Что же касается возможности реализации сорокинско-юрьевского сценария в среднесрочной перспективе, а именно этот вопрос сейчас широко и бурно обсуждается, то я вслед за большинством участников развернувшихся дебатов (и, разумеется, вслед за Станиславским) готов воскликнуть: «Не верю!»
Не верю не в силу нежизнеспособности сахарно-кровавого плода сорокинской фантазии (которая кошмарнее фантазии Гете), а в силу ее принципиальной нереализуемости.

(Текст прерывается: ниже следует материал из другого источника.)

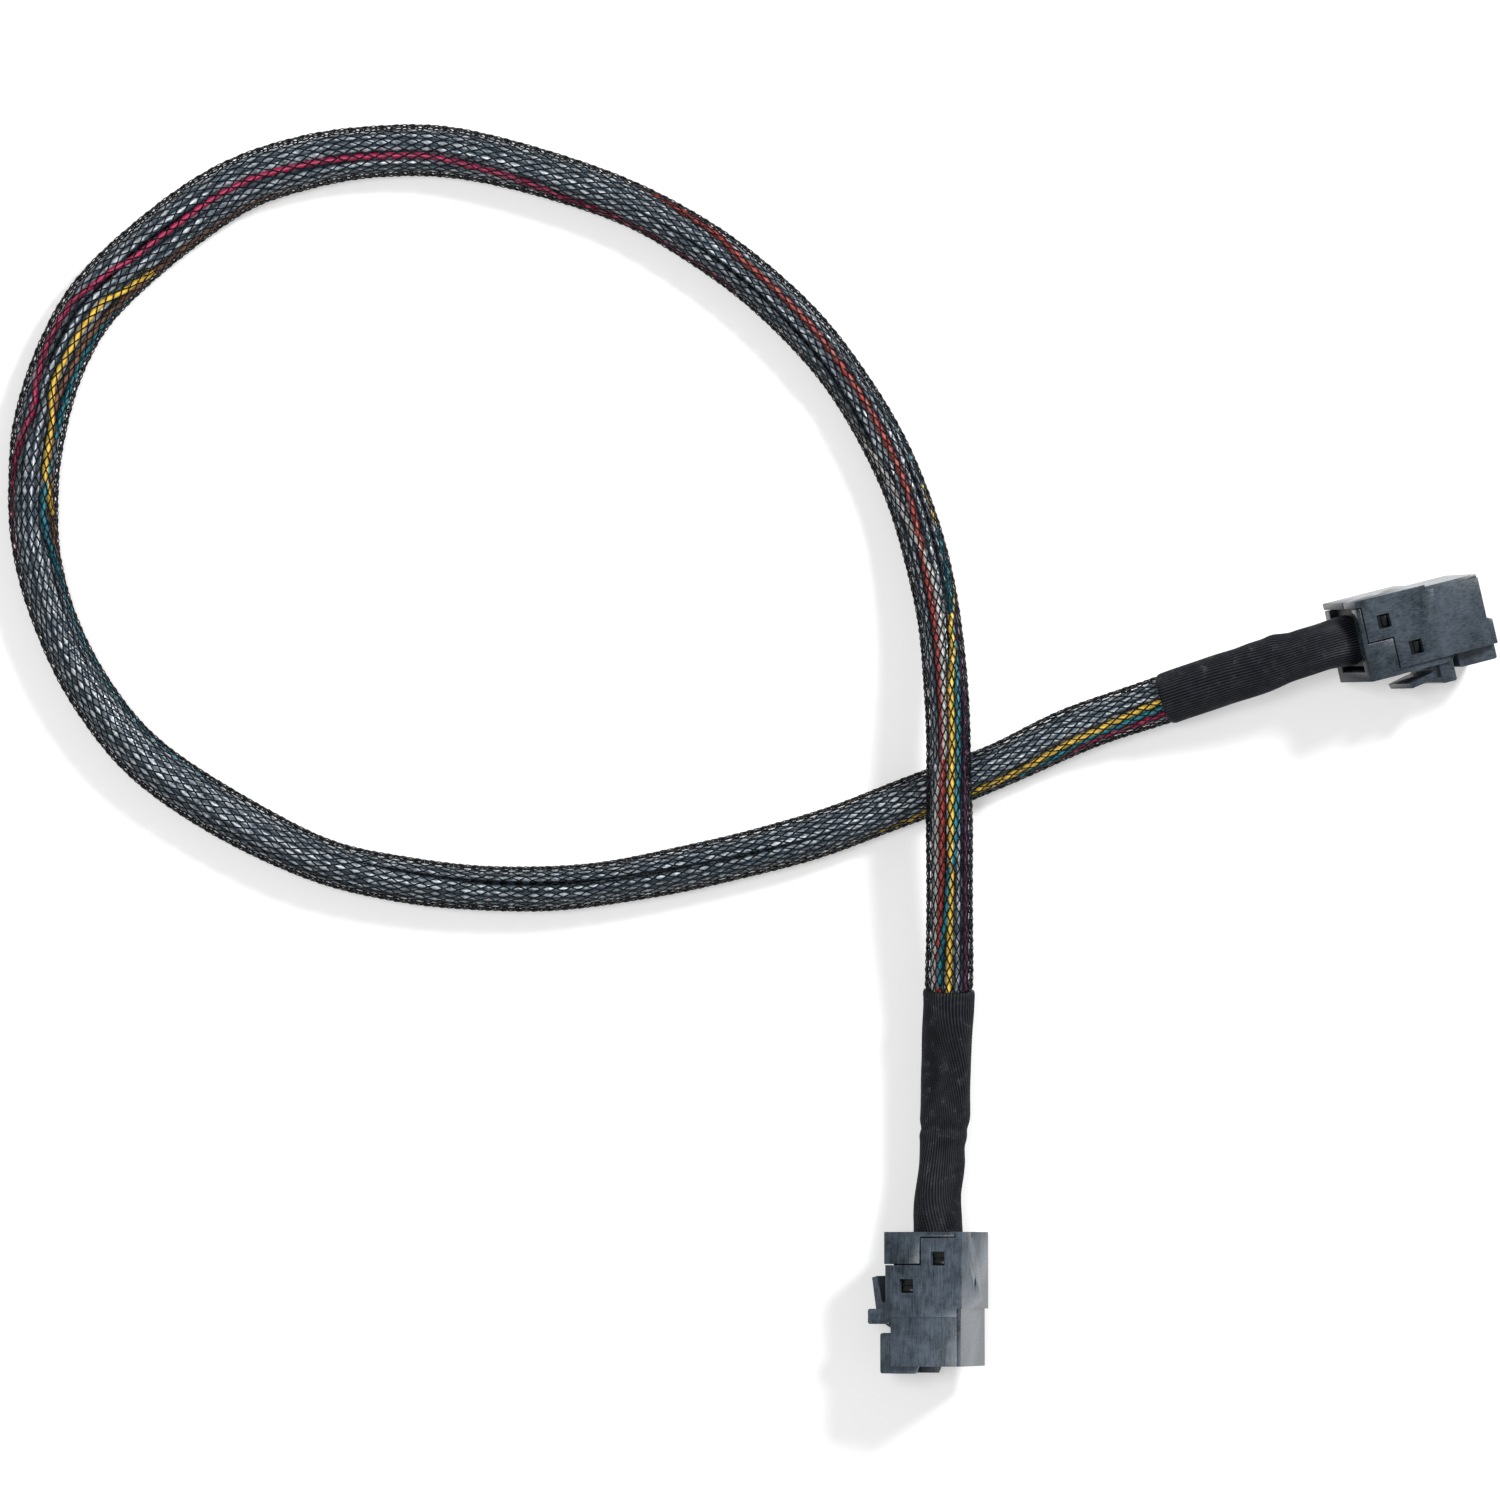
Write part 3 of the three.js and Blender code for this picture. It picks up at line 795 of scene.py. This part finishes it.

Мы живем в эпоху имитационных технологий – и политтехнологий в том числе. Имитируется все – от холодной войны с Западом (и «горячей» с Грузией) до повсесердного (словцо Игоря Северянина) воцерковления. Имитируется «кровавый режим» и «борьба с кровавым режимом». До недавнего времени имитировалось процветание, а сейчас, похоже, будет имитироваться разруха. И даже тирания – возникни она вдруг – окажется не более чем имитацией тирании. Что, разумеется, отнюдь не исключает определенных поползновений именно в эту сторону. Равно как и в прямо противоположную – либерализации или, скажем, построения гражданского общества.
Имитация опричнины против имитации земщины – так и только так.
А это значит, что Михаил Юрьев понапрасну надеется, а Владимир Сорокин зря предостерегает и сам трепещет. На самом деле все будет куда смешнее и проще.
И в заключение еще один анекдот, уже из 1970-х. Вызывают еврея в Большой дом. «Вот вы говорите: «Колбасы нет, масла нет, мыла нет…» Вы клевещете! И мы вас самым серьезным образом предупреждаем. И скажите спасибо, что только предупреждаем, при Сталине вас бы за такое злопыхательство расстреляли!» – «А, так у вас-таки пуль тоже нет!